Beginning in the 1970s, social scientists turned their attention to political institutions and the patterns of political behavior they generate. Work on political stability has linked the durability and survival of political regimes with patterns of political behavior. The literature emphasizes institutional consistency and how it affects the behavior of political elites, but mass political attitudes can be used to explain the choices elites make given particular institutional configurations.
Scholars of political institutions have classified polities based on three attributes: (1) procedures for selecting the chief executive; (2) constraints on executive decisionmaking authority; and (3) extent of political participation. This classification results in three basic types of political systems: autocracies, anocracies, and democracies. Autocracies are politics where authority is concentrated and unchecked, whereas democracies are politics where power is diffused. According to scholars of political conflict, anocracies are institutional hybrids combining characteristics of both democracy and autocracy.
Fully autocratic and democratic regimes exhibit the greatest stability. This stability results from the compatibility of their institutions with the behavior of politically relevant actors. Institutionally inconsistent regimes (those exhibiting characteristics of both democracy and autocracy) lack these self-enforcing characteristics. Accordingly, the least stable political systems are autocracies with highly regularized procedures for selecting the chief executive but with high levels of political participation. The most unstable configuration for polities with an elected executive is one where the executive is highly constrained, but the electorate is very small.
The conclusions of institutional scholars can be summarized by a curve with an inverted-U shape: low and high levels of institutional development result in political stability; intermediate levels stimulate political instability. Institutions affect the cost-benefit analysis associated with challenges to authority. The interaction of political actors, in other words, is conducive or detrimental to the distribution of authority in a system of governance.

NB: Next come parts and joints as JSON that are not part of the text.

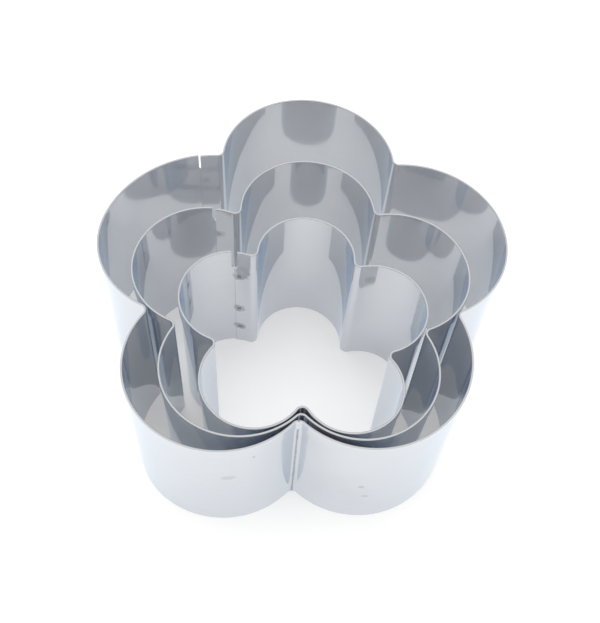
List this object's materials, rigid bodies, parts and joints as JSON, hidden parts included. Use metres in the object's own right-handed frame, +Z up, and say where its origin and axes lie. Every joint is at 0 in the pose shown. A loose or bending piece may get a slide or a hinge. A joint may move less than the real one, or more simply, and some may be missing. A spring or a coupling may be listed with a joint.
{
  "type": "nested flower cookie cutter set",
  "caption": "Nested open flower cutters of folded-rim steel strip with raw lower cutting edges and lapped, spot-welded seams.",
  "frame": {"origin": "centre of the large cutter's outline, on the surface that the set stands on", "axes": "+Z up, from the raw cutting edges to the folded rims; +Y towards the large cutter's back petal, and -Y towards the valley that the smaller cutters are pushed against"},
  "size_m": [0.0984, 0.102, 0.04],
  "materials": {
    "stainless_strip": "bright rolled stainless steel, faint vertical streaks",
    "spot_weld": "dull, slightly heat-tinted resistance weld marks"
  },
  "bodies": {
    "large_cutter": {"large_cutter_strip": "stainless_strip", "large_seam_welds": "spot_weld"},
    "medium_cutter": {"medium_cutter_strip": "stainless_strip", "medium_seam_welds": "spot_weld"},
    "small_cutter": {"small_cutter_strip": "stainless_strip", "small_seam_welds": "spot_weld"}
  },
  "joints": [
    {"name": "medium_lift", "type": "slide", "parent": "large_cutter", "child": "medium_cutter", "axis": [0, 0, 1], "range_m": [0, 0.06]},
    {"name": "small_lift", "type": "slide", "parent": "large_cutter", "child": "small_cutter", "axis": [0, 0, 1], "range_m": [0, 0.06]}
  ]
}
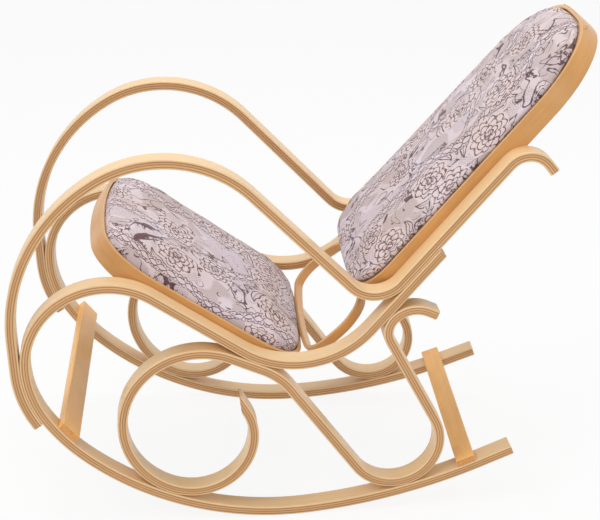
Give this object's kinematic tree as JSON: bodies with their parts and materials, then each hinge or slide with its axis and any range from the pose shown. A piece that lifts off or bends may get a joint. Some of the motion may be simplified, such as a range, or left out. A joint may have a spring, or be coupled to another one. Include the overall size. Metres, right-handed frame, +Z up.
{
  "type": "rocking chair",
  "caption": "Bentwood rocking chair with laminated bent side frames on curved runners, scrolled braces, hooped seat and back with crowned fabric pads and a ring brace between them",
  "frame": {"origin": "middle of the bounding box's footprint, on the floor under the runners", "axes": "+Z up; the chair faces -Y, so +Y points to its back; +X is the sitter's left side; the chair is mirror symmetric about X = 0"},
  "size_m": [0.5936, 1.1494, 0.9591],
  "materials": {
    "bent_wood": "clear satin lacquer over light laminated veneers",
    "stretcher_wood": "clear satin lacquer",
    "hoop_wood": "clear satin lacquer",
    "board": "raw plywood, hidden",
    "foam": "soft upholstery foam, hidden",
    "upholstery": "woven fabric with a floral lace pattern in dark brown on pinkish grey",
    "lining": "thin plain cloth",
    "screw": "countersunk, zinc plated"
  },
  "bodies": {
    "root": {"left_arm_bend": "bent_wood", "right_arm_bend": "bent_wood", "left_rocker_bend": "bent_wood", "right_rocker_bend": "bent_wood", "left_scroll_bend": "bent_wood", "right_scroll_bend": "bent_wood", "front_stretcher": "stretcher_wood", "rear_stretcher": "stretcher_wood", "ring_brace": "hoop_wood", "seat_hoop": "hoop_wood", "seat_board": "board", "seat_foam": "foam", "seat_cover": "upholstery", "seat_dust_cover": "lining", "back_hoop": "hoop_wood", "back_board": "board", "back_foam": "foam", "back_cover": "upholstery", "back_lining": "lining", "arm_front_screws": "screw", "arm_rear_screws": "screw", "scroll_screws": "screw", "stretcher_screws": "screw", "seat_hoop_screws": "screw", "back_hoop_screws": "screw", "ring_screws": "screw", "seat_board_screws": "screw", "back_board_screws": "screw"}
  },
  "joints": []
}
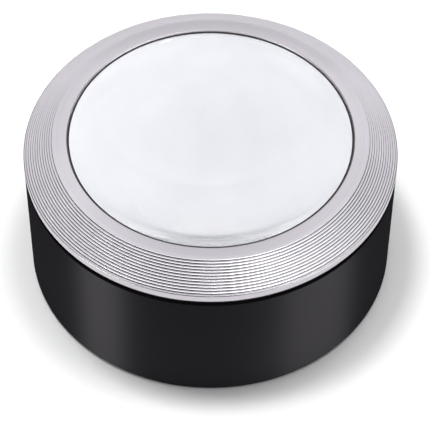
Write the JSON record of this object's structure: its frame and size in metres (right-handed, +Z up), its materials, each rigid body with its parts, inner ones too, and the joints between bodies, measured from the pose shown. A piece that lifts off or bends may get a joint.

The work of institutional scholars highlights elite interests and behavior. Mass political behavior, as Parsons and Easton demonstrated, is also necessary to understand patterns of political stability. As the expectation that elites will respect the outcomes of democracy increases, the rewards for compliance with the rules of democracy also increase. This is another way of saying that what is important for a political system is whether institutional continuity is in the interest of the relevant political elites. By raising the cost of noncompliance with the democratic rules of the game, the public has a role to play in the cost-benefit analysis of elites.
One question that was not addressed in studies of political stability until the early twenty-first century is the compatibility of leadership survival with regime stability. Scholars have noted the apparent paradox that while democratic polities are durable forms of government, democratic leaders exhibit a high turnover rate. At the same time, autocratic leaders remain in office for remarkably long periods. The puzzle then is why autocrats tend to remain in power longer than democratic leaders even though autocracies as a group are not more stable than democracies.
According to the selectorate theory of political survival, elites and their supporters in stable democracies have more to lose in the long run by clinging on to power and suppressing their political opponents than by waiting for their turn to be (re) elected to office. Consequently, they choose democracy instrumentally and in the process help increase its legitimacy as a form of government. Autocrats, on the other hand, depend on a narrow coalition to win and remain in power and are widely perceived as illegitimate. As a result, democracies constitute a remarkably stable form of regime even though their leaders last half as long as autocrats.
The selectorate theory explains why protest is prevalent in democracies and rebellion predominates in authoritarian regimes. Because democracies are seen as more legitimate forms of government than autocracies, political protest does not level off as a country democratizes. Yet democracies do not have a demonstrable need to repress peaceful or routine protest. By reducing levels of socioeconomic and political inequality, democracies dampen the temptation to engage in rebellion, which is prevalent in authoritarian settings. Finally, democratization creates political opportunities to engage in more conventional forms of collective action, a point the selectorate theory is well equipped to explain.
Bibliography:
- Boix, Carles. 2003. Democracy and Redistribution. Cambridge, U.K.: Cambridge University Press.
- Bueno de Mesquita, Bruce, Alastair Smith, Randolph M. Siverson, and James D. Morrow. 2003. The Logic of Political Survival. Cambridge, MA: MIT Press.
- Easton, David. 1965. A System’s Analysis of Political Life. New York: Wiley.
- Eckstein, Harry. 1973. Authority Patterns: A Structural Pattern for Inquiry. American Political Science Review 47 (December): 1142–1161.
- Gates, Scott, Håvard Hegre, Mark P. Jones, and Håvard Strand. 2006. Institutional Inconsistency and Political Instability: Polity Duration, 1800–2000. American Journal of Political Science 50 (4): 893–908.
- Gurr, Ted Robert. 1974. Persistence and Change in Political Systems, 1800-1971. American Political Science Review 68 (December): 1482–1504.
- Parsons, Talcott. 1963. Some Reflections on the Place of Force in the Social Process. In Internal War: Problems and Approaches, ed. Harry Eckstein. New York: Free Press.